MV Karadeniz Powership Mehmet Bey (IMO 9232785), 126 MW, 2018, serving in Indonesia.
MV Karadeniz Powership Nezih Bey (IMO 9034781), 37 MW, 2018, serving in Ambon, Indonesia.
MV Karadeniz Powership Koray Bey (IMO 9086203), 36 MW, 2018, serving in Gambia.
Karadeniz Powership Baris Bey (IMO 9166546), 36 MW Seal Class, 2019, to serve in Cuba.

Corruption allegations 

Karpowership and its parent company Karadeniz have faced corruption allegations in several countries. In Lebanon, Karadeniz is accused of corruption and faces a potential $25-million fine.

In Pakistan, a Karadeniz subsidiary allegedly paid middlemen to secure a $565 million government contract. The Supreme Court voided the contract in 2012 and launched a corruption investigation. It was resolved in 2019 through political negotiations between Pakistan and Turkey.

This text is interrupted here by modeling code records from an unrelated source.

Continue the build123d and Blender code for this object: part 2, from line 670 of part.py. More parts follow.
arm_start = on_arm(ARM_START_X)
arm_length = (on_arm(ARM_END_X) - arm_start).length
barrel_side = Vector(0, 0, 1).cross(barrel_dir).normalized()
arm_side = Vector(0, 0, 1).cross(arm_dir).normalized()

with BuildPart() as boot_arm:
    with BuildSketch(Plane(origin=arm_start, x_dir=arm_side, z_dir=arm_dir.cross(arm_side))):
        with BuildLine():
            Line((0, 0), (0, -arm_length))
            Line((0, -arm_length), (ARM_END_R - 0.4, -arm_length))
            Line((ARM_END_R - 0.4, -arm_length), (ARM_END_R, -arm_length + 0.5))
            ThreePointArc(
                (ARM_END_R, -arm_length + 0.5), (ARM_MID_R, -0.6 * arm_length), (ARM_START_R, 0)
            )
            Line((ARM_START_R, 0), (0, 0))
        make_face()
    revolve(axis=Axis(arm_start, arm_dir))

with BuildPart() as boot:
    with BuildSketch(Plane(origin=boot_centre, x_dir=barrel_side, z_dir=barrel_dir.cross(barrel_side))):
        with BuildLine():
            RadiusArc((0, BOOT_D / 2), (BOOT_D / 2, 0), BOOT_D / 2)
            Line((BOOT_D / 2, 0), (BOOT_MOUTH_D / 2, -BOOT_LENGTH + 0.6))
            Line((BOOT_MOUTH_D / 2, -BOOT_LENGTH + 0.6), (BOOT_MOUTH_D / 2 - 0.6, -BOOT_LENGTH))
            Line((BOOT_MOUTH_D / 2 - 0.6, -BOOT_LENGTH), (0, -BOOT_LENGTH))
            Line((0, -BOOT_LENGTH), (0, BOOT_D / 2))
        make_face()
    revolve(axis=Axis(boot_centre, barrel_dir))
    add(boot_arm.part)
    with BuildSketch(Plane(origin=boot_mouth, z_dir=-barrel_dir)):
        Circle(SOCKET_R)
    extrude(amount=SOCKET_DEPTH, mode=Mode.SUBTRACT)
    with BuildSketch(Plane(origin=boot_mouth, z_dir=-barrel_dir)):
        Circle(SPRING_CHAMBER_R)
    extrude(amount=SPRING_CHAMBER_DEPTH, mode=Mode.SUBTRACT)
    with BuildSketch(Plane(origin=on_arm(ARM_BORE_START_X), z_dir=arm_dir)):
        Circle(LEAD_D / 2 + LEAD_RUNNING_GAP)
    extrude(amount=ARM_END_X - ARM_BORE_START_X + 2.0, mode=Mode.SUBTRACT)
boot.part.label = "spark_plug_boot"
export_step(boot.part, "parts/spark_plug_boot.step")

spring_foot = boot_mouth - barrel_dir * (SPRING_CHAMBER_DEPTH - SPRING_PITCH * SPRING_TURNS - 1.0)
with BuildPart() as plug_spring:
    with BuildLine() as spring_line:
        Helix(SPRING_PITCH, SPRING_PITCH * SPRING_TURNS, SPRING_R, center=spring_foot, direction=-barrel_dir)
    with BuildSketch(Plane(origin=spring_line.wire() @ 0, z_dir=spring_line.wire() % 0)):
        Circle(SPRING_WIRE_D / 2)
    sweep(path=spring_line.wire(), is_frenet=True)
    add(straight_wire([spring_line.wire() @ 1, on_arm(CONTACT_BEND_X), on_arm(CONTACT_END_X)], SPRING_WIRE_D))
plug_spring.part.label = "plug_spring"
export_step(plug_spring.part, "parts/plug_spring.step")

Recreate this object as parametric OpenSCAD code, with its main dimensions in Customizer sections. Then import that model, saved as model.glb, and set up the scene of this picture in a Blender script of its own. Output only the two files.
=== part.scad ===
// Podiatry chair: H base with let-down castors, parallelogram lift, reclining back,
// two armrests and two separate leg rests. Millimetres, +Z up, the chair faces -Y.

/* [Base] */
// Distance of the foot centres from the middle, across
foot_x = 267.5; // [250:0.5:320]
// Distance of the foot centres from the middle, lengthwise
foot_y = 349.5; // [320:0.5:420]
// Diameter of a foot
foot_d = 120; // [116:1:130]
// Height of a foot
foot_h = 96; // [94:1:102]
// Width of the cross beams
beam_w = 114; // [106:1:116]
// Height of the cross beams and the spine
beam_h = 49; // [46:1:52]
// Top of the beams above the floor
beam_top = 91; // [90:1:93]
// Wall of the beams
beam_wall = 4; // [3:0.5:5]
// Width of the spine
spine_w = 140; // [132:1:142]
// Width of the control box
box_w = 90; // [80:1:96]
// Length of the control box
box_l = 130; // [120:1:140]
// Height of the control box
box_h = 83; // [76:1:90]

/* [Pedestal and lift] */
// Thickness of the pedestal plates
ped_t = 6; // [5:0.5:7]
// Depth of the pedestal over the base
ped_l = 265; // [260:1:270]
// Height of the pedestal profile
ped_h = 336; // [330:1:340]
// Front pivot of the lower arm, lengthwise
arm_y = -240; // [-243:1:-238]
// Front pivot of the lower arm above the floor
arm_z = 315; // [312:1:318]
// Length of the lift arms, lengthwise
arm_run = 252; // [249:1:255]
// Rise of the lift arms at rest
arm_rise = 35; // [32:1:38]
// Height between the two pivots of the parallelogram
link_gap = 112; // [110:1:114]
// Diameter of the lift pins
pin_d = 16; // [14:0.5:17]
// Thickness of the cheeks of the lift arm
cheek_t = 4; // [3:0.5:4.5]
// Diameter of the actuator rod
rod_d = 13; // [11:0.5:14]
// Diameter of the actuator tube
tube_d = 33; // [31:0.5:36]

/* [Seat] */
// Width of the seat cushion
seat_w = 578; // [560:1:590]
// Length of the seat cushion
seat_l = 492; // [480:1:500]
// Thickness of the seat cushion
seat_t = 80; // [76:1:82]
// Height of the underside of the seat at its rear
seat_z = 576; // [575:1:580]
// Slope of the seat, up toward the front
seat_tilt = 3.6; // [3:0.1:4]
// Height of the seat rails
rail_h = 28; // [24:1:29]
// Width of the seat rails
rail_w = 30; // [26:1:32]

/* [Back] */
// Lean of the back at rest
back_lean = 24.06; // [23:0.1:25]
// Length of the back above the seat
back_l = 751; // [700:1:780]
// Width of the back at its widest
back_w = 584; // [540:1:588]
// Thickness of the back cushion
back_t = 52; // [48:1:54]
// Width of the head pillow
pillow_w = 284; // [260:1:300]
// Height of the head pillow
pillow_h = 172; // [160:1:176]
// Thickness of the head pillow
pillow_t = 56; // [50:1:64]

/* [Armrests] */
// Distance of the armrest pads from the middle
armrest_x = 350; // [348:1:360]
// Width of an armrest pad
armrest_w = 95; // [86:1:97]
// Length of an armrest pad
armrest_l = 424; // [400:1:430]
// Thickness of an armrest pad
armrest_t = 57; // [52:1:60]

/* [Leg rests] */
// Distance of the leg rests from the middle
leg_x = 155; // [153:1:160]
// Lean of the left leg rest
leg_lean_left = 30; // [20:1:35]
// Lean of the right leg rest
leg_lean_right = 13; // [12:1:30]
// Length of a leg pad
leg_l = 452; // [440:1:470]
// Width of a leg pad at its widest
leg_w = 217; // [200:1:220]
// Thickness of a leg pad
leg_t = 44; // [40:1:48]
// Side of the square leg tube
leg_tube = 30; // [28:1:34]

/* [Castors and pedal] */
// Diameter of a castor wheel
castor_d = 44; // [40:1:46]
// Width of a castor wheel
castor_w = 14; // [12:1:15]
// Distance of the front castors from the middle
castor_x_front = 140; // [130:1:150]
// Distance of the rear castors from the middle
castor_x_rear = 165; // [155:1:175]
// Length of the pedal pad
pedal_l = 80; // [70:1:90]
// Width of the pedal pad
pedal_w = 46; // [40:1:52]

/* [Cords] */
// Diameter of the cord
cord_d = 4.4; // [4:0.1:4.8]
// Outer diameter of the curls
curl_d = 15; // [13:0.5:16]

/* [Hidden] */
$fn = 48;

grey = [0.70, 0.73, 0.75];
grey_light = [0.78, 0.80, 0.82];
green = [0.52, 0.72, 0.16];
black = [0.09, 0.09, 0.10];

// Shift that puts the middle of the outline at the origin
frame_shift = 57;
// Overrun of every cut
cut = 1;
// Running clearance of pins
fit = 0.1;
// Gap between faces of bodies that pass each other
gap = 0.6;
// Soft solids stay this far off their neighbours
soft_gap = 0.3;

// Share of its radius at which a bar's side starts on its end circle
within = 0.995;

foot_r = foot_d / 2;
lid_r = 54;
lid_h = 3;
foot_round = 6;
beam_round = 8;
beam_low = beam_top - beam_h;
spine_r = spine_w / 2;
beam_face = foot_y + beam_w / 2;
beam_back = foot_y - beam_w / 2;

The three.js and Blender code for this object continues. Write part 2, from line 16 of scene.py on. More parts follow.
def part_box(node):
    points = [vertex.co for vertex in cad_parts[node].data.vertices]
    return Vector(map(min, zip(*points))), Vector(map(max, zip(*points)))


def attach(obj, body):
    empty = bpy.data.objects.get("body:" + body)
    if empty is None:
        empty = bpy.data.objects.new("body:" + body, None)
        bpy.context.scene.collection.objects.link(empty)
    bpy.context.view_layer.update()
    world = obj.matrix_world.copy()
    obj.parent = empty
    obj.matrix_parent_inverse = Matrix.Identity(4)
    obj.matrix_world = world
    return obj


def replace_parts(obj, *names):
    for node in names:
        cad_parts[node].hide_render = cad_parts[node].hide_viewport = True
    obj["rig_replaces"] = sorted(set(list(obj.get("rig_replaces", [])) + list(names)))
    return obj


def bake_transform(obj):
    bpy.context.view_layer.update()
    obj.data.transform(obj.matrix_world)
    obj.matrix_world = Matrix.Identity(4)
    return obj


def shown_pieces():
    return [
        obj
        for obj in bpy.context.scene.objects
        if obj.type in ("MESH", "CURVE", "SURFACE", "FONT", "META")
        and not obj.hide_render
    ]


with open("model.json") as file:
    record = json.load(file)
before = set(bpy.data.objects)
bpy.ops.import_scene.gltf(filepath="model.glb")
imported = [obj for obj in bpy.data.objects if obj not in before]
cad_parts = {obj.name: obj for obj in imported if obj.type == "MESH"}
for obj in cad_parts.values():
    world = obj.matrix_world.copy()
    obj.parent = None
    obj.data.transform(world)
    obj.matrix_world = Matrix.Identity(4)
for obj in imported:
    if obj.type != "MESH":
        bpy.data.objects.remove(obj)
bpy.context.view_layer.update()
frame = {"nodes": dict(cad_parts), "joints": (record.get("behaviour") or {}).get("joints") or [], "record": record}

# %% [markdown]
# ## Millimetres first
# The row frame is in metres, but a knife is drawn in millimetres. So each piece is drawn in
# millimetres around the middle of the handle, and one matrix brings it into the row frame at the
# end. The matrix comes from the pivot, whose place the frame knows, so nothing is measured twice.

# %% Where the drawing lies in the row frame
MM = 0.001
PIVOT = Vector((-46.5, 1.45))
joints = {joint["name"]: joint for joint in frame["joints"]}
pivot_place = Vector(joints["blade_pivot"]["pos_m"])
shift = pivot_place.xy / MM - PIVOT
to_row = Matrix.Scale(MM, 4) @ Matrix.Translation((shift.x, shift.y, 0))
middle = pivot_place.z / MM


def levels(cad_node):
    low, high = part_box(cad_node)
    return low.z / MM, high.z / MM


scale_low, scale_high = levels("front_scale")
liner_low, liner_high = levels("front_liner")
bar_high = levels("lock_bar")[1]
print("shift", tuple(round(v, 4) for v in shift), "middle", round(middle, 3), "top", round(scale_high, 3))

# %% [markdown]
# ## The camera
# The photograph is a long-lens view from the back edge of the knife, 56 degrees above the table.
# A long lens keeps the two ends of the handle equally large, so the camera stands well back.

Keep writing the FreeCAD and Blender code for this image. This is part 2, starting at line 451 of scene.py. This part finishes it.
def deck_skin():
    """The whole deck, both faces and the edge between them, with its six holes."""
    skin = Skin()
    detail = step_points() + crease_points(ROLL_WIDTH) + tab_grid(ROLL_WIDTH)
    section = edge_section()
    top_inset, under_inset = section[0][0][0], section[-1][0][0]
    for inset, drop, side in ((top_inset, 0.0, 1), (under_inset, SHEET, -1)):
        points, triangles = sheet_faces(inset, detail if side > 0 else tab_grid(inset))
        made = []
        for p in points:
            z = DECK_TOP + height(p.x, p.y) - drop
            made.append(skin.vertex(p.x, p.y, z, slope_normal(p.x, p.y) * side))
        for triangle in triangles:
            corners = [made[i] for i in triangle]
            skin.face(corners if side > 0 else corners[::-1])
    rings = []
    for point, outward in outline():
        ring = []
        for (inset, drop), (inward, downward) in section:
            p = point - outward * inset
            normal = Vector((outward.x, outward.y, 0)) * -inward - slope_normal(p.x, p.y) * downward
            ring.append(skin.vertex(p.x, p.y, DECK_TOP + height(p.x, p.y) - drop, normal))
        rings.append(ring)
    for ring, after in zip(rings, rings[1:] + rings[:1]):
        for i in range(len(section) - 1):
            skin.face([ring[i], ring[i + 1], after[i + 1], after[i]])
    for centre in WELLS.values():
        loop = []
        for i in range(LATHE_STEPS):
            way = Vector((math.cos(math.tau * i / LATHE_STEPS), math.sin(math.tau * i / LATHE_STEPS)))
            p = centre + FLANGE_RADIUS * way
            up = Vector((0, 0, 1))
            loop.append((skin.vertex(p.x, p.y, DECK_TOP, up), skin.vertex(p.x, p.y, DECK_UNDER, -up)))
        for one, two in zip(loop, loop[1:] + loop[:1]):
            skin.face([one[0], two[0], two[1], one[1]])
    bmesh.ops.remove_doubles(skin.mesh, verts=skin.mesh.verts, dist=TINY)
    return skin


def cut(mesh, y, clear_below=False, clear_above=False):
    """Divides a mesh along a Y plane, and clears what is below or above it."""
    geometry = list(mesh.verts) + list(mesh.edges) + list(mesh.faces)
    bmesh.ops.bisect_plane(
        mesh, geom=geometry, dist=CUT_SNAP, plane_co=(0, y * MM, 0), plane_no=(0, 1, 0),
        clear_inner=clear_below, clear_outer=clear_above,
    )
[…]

In April 2021, the Department of Mineral Resources and Energy in South Africa entered into a 20-year power supply agreement with Karpowership to address the ongoing energy crisis. Accusations of corruption in the tendering process have led to legal challenges and ongoing judicial inquiry. On 1 August 2022, the Minister of Forestry, Fisheries and the Environment denied the appeal by the South African subsidiary to continue their project to deploy 3 ships with a total capacity of 1220 MW due to lack of consultation, unconvincing environmental reports and "questioned the need and desirability of the proposed project". The minister has allowed the company 180 days to address gaps and defects in their submission for reconsideration.